There is a long held belief amongst northerners that life-wisdom is not just found in social interaction or cultural centres, but rather in solitary confrontation with nature at its most extreme. It is to live in a landscape that rains down on everything else. The result is often a wonderfully dry sense of humour. There is this great little Norwegian film called Cool and Crazy, about a men’s choir from Berlevåg, that perfectly illustrates this attitude to life.
4. What are you drawn to in the landscape there? Why are you drawn to it?
There is a sense of time slowing down when entering the Arctic landscape, and the sheer power of this environment feels intensely emancipating. I believe my own geographical background of spending informative years in this remote environment has strongly informed my deep interest in the landscape, whether it is in the Arctic or somewhere else. I’m not only drawn to the physical aspect of the landscape, but also what it might represent psychologically.
5. Tell us about a few of your special favourite places, however large or small.
Vigelands Parken, Oslo. I always make a point of visiting the park when I’m in Oslo. I just love Gustav Vigeland’s over 200(!) sculptures made from granite, bronze and wrought iron. The sculptures are a result of his life long obsession with the human form and depicts emotional states through its physical manifestation.
Tasman Peninsula, Tasmania. Such powerful place. It is a landscape that embodies both visible and absent memory, where its dark colonial history exists just under the surface, quiet and foreboding. It is also a place of sublime natural beauty.
The coast line of Magerøya, northern Norway. I find the meeting point of the natural forces between land and sea can be both intimidating and liberating. I have always lived near the coast.
6. Which other works of art that engage with the area do you like? (I am a lifelong fan of Barry Lopez's book Arctic Dreams)
I haven’t read Barry Lopez’s book, but I definitely will.
Roni Horn’s work from Iceland is a stand out for me. Through most of her photographic work, place, experience and identity from an existential phenomenological position - of being in the place - are her primary objectives. She once said in an interview that Iceland is her becoming: ‘I come here to place myself in the world: Iceland is a verb and its action is to centre’ There is a distance in her work that foregrounds its formal appearance, yet I find it has a deep personal undertone. Her minimal, almost passive approach to her images I implicitly understand; they are at once compelling and comforting.
An other artist of great influence is German-born artist Mariel Neudecker. She has a long history of engaging with the contemporary sublime. Her work once draws on the classically beautiful while being possessed by a somewhat unsettling undercurrent. Neudecker’s play on pictorial space - reality that is not real, the familiar yet unknown - makes it a great representation of our complex way of dealing with memory and perception. I find myself attracted to this renewed desire to pitch the landscape up against our inner psyche. She often draws on the tradition of landscape painting, creating an uncanny connection to something beyond the physical of the landscape.

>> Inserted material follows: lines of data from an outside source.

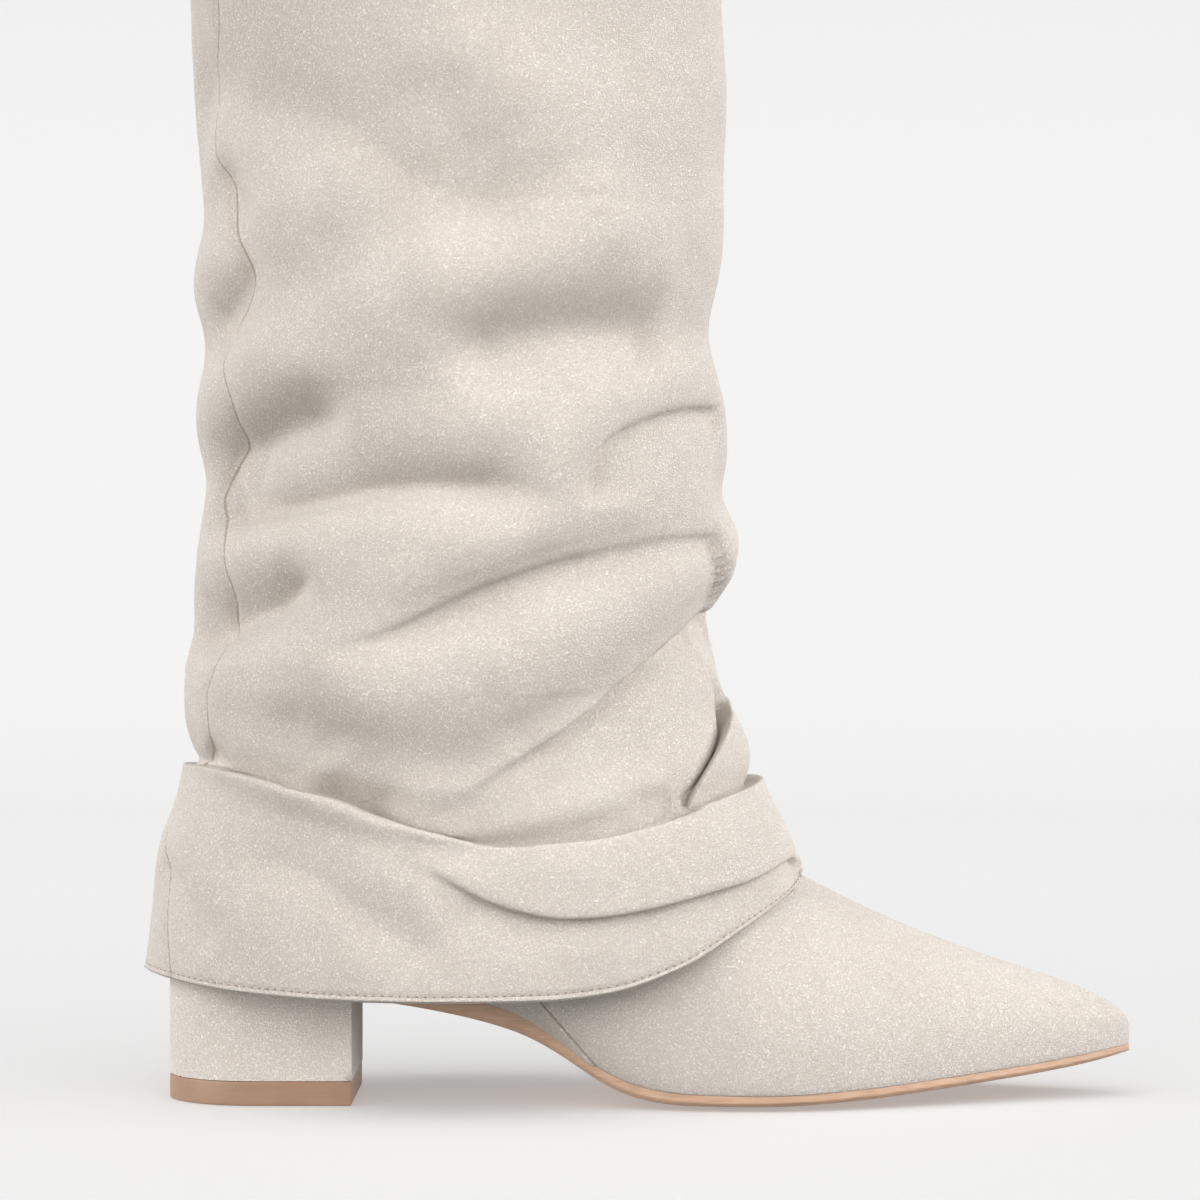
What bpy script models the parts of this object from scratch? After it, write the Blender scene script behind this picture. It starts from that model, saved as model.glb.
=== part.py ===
"""Fold-over slouch boot for the right foot: pointed toe, low block heel, and a wide shaft turned
down over the leg so that its hem hangs over the foot like a short trouser leg.

Sizes are in millimetres and become metres when a mesh is made. The shoe is drawn from the back of
its heel (along = 0) to its toe (along = SOLE_LENGTH). The finished boot has its origin on the
floor in the middle of the heel's tread, +X to the toe, +Z up and +Y to the inner side of the foot.
"""

import math

import bmesh
import bpy
from mathutils import Vector
from mathutils.bvhtree import BVHTree

MM = 0.001

# Foot of the boot
SOLE_LENGTH = 275.0
BALL_WIDTH = 82.0
HEEL_HEIGHT = 40.0
TOE_SPRING = 12.4
INSTEP_HEIGHT = 143.4
SOLE_THICKNESS = 3.0
SOLE_CROWN = 1.4
SOLE_EDGE_BEVEL = 1.1
HEEL_ROUND = 27.0
NOSE_ROUND = 8.0

# Heel under the seat
HEEL_LENGTH = 53.6
HEEL_TAPER = 1.0
TOP_PIECE_THICKNESS = 7.0
TOP_PIECE_BEVEL = 0.5

# Walls and boards
UPPER_WALL = 2.0
FOLDOVER_WALL = 1.7
INSOLE_THICKNESS = 2.2
INSOLE_TOE_GAP = 6.0
GLUE_GAP = 0.3
DRAPE_CLEARANCE = 1.9

# Leg of the boot
BOOT_HEIGHT = 420.0
SHAFT_DEPTH = 156.0
SHAFT_WIDTH = 117.0
SHAFT_BACK = 4.0
FOLDOVER_ROOM = 1.0
ANKLE_SET_IN = 15.0
ANKLE_WIDTH = 71.0
HEM_ALONG = 0.669
FOLD_DEPTH = 8.5

# How finely the curved surfaces are cut
UPPER_QUARTER_STEPS = 7
LOWER_QUARTER_STEPS = 4
HEEL_STATIONS = 11
DRAPE_COLUMNS = 34

SUEDE_COLOUR = (0.74, 0.66, 0.58, 1.0)
LINING_COLOUR = (0.68, 0.58, 0.47, 1.0)
SOLE_COLOUR = (0.42, 0.25, 0.14, 1.0)


def columns(names, rows):
    """A table as a dictionary from each column's name to its values, top row first."""
    return {name: [row[at] for row in rows] for at, name in enumerate(names.split())}


# Outline of the sole: half widths as shares of BALL_WIDTH, before heel and nose are rounded
OUTLINE = columns(
    "along lateral inner",
    [
        (0.00, 0.345, 0.345),
        (0.12, 0.345, 0.335),
        (0.20, 0.345, 0.322),
        (0.28, 0.337, 0.290),
        (0.36, 0.355, 0.268),
        (0.44, 0.410, 0.290),
        (0.52, 0.472, 0.360),
        (0.60, 0.505, 0.445),
        (0.66, 0.487, 0.495),
        (0.72, 0.430, 0.500),
        (0.78, 0.345, 0.450),
        (0.84, 0.260, 0.365),
        (0.90, 0.170, 0.265),
        (0.95, 0.100, 0.190),
        (1.00, 0.035, 0.125),
    ],
)

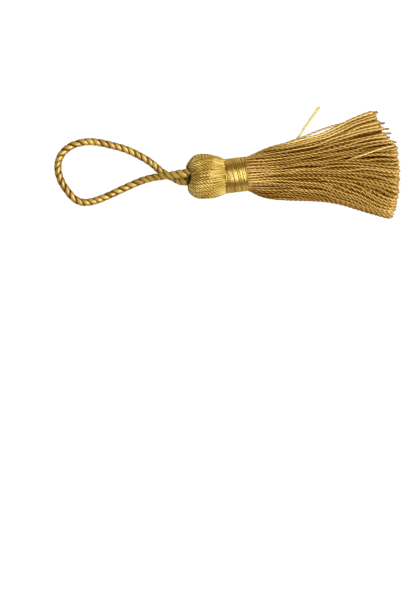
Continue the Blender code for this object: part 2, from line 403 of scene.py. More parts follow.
def sweep(
    paths: Array,
    side: Array,
    profile: Array,
    turn: Values = 0.0,
    scale: Values = 1.0,
    shade: Values = 0.0,
    outward: Optional[Array] = None,
    groove: Optional[Array] = None,
) -> Surface:
    """Carry a closed profile along many paths at once, turning and scaling it on the way.

    Point (i, j, k) is path point j of strand i plus profile point k, turned by turn[i, j], drawn
    along the two directions across the path and scaled by scale[i, j]. Both ends are closed by a
    fan of triangles round the path's own end point. Each strand has its own strip of the map, of
    which MAP_GAP stays free on both sides. The rings lie between MAP_END and 1 - MAP_END, and the
    fans in the first and the last MAP_RIM.

    Args:
        paths: Points as (strands, stations, 3), in mm.
        side: The direction that the profile's first axis points in.
        profile: Points of the profile as (k, 2), in mm, counter-clockwise, or a profile for each
            station as (stations, k, 2) or (strands, stations, k, 2).
        turn: Turn of the profile in radians, as (strands, stations) or a number.
        scale: Size of the profile, as (strands, stations) or a number.
        shade: The strand's own tone plus any painted light or shade, as (strands, stations),
        (strands, 1) or a number.
        outward: Unit directions in which the bundle's surface faces at every path point. Where
        a strand's own surface turns more than 45 degrees away, so that the cosine between
        them falls below VALLEY_FROM, the valley value rises, and the finish paints shade by it.
        groove: How deep each profile point lies, from 0 to 1, where its reach doesn't say.

    Returns:
        The surface, with values along (mm), around (turns), groove and valley (both 0 to 1, the
        masks of the finish's painted shade) and shade.
    """
    strands, stations, _ = paths.shape
    sides = profile.shape[-2]
    across, over = path_frames(paths, side)
    turn, scale, shade = (
        np.broadcast_to(value, (strands, stations))[..., None] for value in (turn, scale, shade)
    )
    cosine, sine = np.cos(turn), np.sin(turn)
    first = (profile[..., 0] * cosine - profile[..., 1] * sine) * scale
    second = (profile[..., 0] * sine + profile[..., 1] * cosine) * scale
    rings = (
        paths[:, :, None]
        + first[..., None] * across[:, :, None]
        + second[..., None] * over[:, :, None]
    )

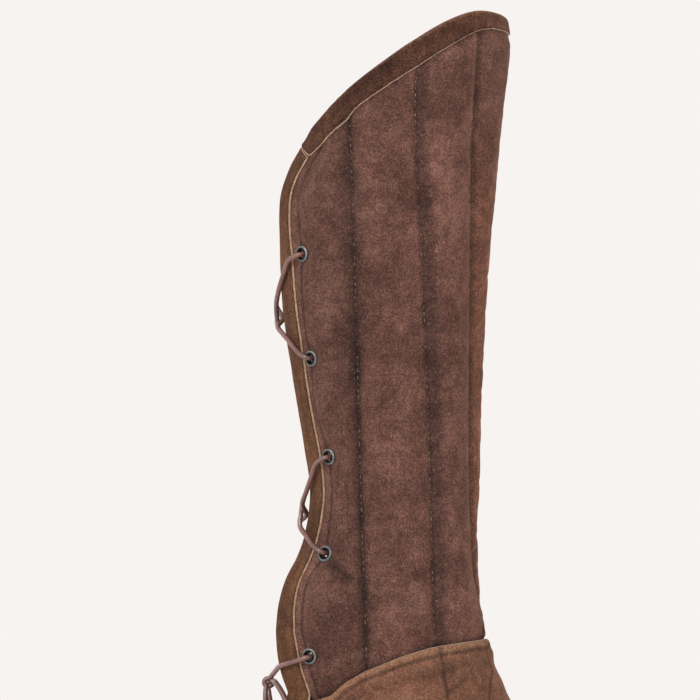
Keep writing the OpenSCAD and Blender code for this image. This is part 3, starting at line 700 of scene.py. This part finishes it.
def make_shell(side):
    seed = SHELL_SEED[side]
    u, z, s = shell_grid()
    th = theta(False, u, z, s)
    share = puff(u, z, s)
    base = place(s, z, th, HALF_SEAM + SUEDE_T)
    away = place(s, z, th, 1.0) - place(s, z, th, 0.0)
    lumps = 0.9 * rough(base, 38, seed) + 0.45 * rough(base, 13, seed + 1)
    lumps = lumps + 0.2 * rough(base * (1, 1, 1.6), 6, seed + 2) - dent(base, SHELL_CREASES)
    above = z - foot_z(u)
    flare = FLARE * at_front(u) * ease((above + 0.5) / 3) * np.exp(-(above / FLARE_FADE) ** 2)
    height = BEFORE_CLOTH * CROWN * share + lumps * np.minimum(1, share * LUMPS_GROW) + flare
    grown = base + away * height[..., None]
    n, m = share.shape
    held = (share < HELD_BELOW) | (np.arange(m) == 0) | (np.arange(m) == m - 1)
    swollen = cloth_swell(grown.reshape(-1, 3), cell_faces(n, m).tolist(), held.ravel()).reshape(n, m, 3)
    under = place(s, z, th, HALF_SEAM) + (swollen - base)
    keep = near_eyelet((base[1:, 1:] + base[:-1, :-1]) / 2) > HOLE_R
    attrs = shell_marks(u, z, s, th, base, seed)
    shell = thick_sheet(f"shell_{side}", swollen, under, keep, attrs=attrs, side=side, mats=[SUEDE], sub=1)
    across_fold(shell)
    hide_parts(f"outer_{side}", f"wing_outer_{side}")
    lining_out = place(s, z, th, -HALF_SEAM - INNER_CROWN * share)
    make_wadding(side, under, lining_out)
    lining_in = place(s, z, th, -HALF_SEAM - LINING_T - INNER_CROWN * share)
    lining = thick_sheet(f"shell_lining_{side}", lining_out, lining_in, keep, side=side, mats=[LINING])
    across_fold(lining)
    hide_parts(f"lining_{side}", f"wing_lining_{side}")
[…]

She has in recent years spent time in the Arctic, and for her show There is Always Something More Important she recreated an iceberg in a domestic environment.
7. What are the seasons like in the Arctic circle? How do they affect the people and place?
There is a sense of deep mourning as autumn descends, a prelude to what for some seems like a long, bleak and foreboding winter ahead, filled with melancholy and isolation. Yet, for many, this dark time is a period for self-reflection. An embedded belief that the light must be balanced with the dark to truly understand one self. This way of thinking I find very different amongst the inhabitants of this sun-drenched continent. There is a certain uneasiness here around the concept of melancholy.
But as winter slowly dissolves in the north, the mood lifts and all the senses are filled with the prospect of endless summer days. The Swedish writer August Strindberg once declare that summer is the season when ‘in all the countries in the North, the earth is a bridge and the ground is full of gladness’.
8. What does the future hold for the Arctic? And for your relationship with it?
That’s such an overwhelming question. Obviously I’m extremely concerned with the profound changes happening in the Arctic. It was very clear last time I visited how fast the environment is changing up north – it is such a barren landscape that every shift in the natural environment is exposed. The summers are getting warmer, the vegetation is growing taller and the Aurora Borealis is more active. These are things that might appear to most people as positive changes, but they are not. They are deeply ominous and troubling.
9. What does it feel like to be outside and making art in the Arctic? What sort of things are you thinking or feeling?
Much of my art practice is rooted in working with or around the landscape. This has often been my entry point to the understanding of my place in the world. I believe this is an embedded cultural way of thinking - part of a strong geographical identity and my Norwegianness. It is an environment imbued with triggers that often give rise to an uncanny sense of place. This becomes further amplified when returning to a place of personal importance, enforced by the experience of a corporal – spatial exchange and a sense that place remembers.